However, this approach is flawed because of multiple testing. Since J−1 non-redundant LRs are simultaneously being tested for inclusion, the significance level has to be defined in more strict terms in order to account for the accumulation of risks arising from multiple testing. A popular criterion is the conservative Bonferroni correction which implies using the χ2 quantile with a tail area equal to the significance level divided by J−1. For the commonly encountered J and n values, this criterion usually leads to the strongest penalty (and thus to the smallest set of selected LRs and the highest model parsimony). For example, if J−1 = 10, the relevant tail area is 0.005, the χ2 quantile is 7.879 and the procedure minimizes 2logLik+7.879m.

It is well-known that estimates and t-values are biased upwards in absolute value when using stepwise regression, because the variables included are those with the highest values for the particular sample [7,28,54]. For the same reason, p-values are too low (risking to make the Bonferroni correction insufficient) and prediction intervals too narrow. It is also hardly surprising that goodness of fit measures are overestimated when the data are used to find the model which optimizes them. The whole issue falls under the umbrella of failing to take model uncertainty into account [7]. The problem is made more serious when samples are small, the number of variables is large, and the number of steps in the stepwise procedure is large.

This requires shrinkage methods or independent testing of the final model with a fresh cross-validation sample. If the original sample is large enough, it is possible to split it randomly, roughly two-thirds being used to run the stepwise regression (training part) and one-third to validate the final model (test part). However, gathering fresh data provides a more convincing argument for the model, as it extends the range of time and space settings under which the model is valid [7].

Even after validation, it must be taken into account that many models may have a similar fit to the data and the procedure has only found one of them [54]. The problem is compounded when there is strong collinearity [28] and makes stepwise regression appropriate for predictive and exploratory purposes, but not for theory testing. The final model cannot be interpreted as if it were prespecified [28].

Having said this, many learning methods for compositional data use stepwise algorithms due to their wide acceptance and conceptual simplicity [22,23,29,31,49,51], and the existence of several solutions with similar goodness of fit and the need for cross-validation are shared by even the most sophisticated statistical learning methods.

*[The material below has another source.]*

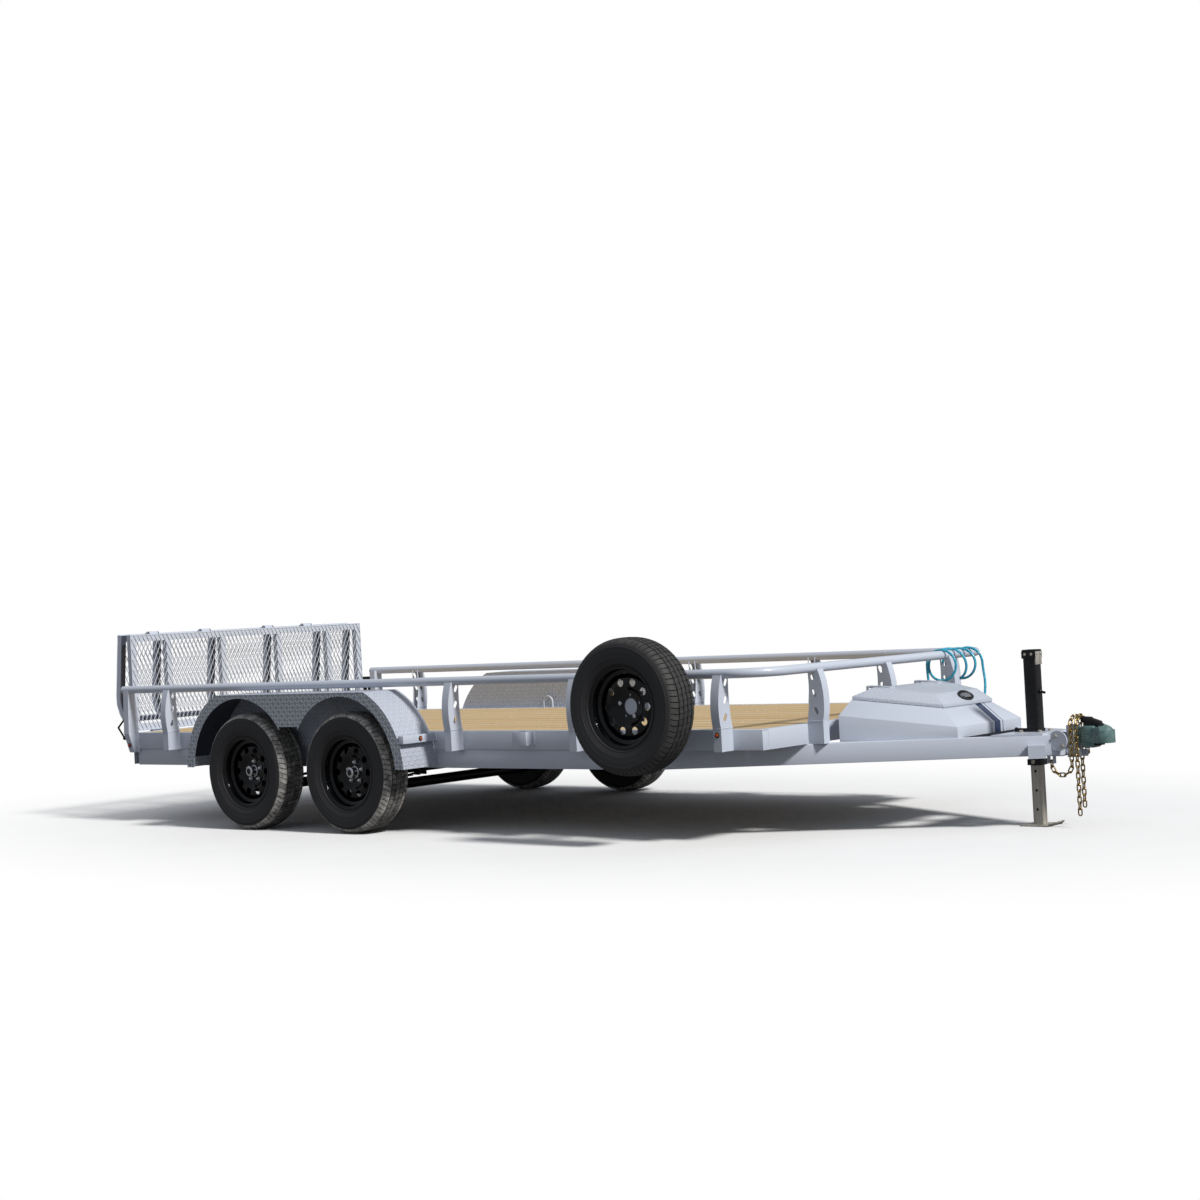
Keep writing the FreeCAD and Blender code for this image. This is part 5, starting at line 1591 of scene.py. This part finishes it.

2.3. Introducing expert knowledge in stepwise regression

Expert knowledge can be a crucial complement to data-driven statistical learning for compositional data [23,53], serving to overcome the inherent limitations of the stepwise method, by reducing the number of data-driven steps. In this respect, the user should be able to:

  • force certain theoretically relevant LRs into the regression equation;

  • discard LRs with a nonsensible effect sign according to theory [28];

  • force certain theoretically relevant non-compositional covariates into the regression equation;

  • choose among LRs with approximately the same significance or AIC/BIC improvements.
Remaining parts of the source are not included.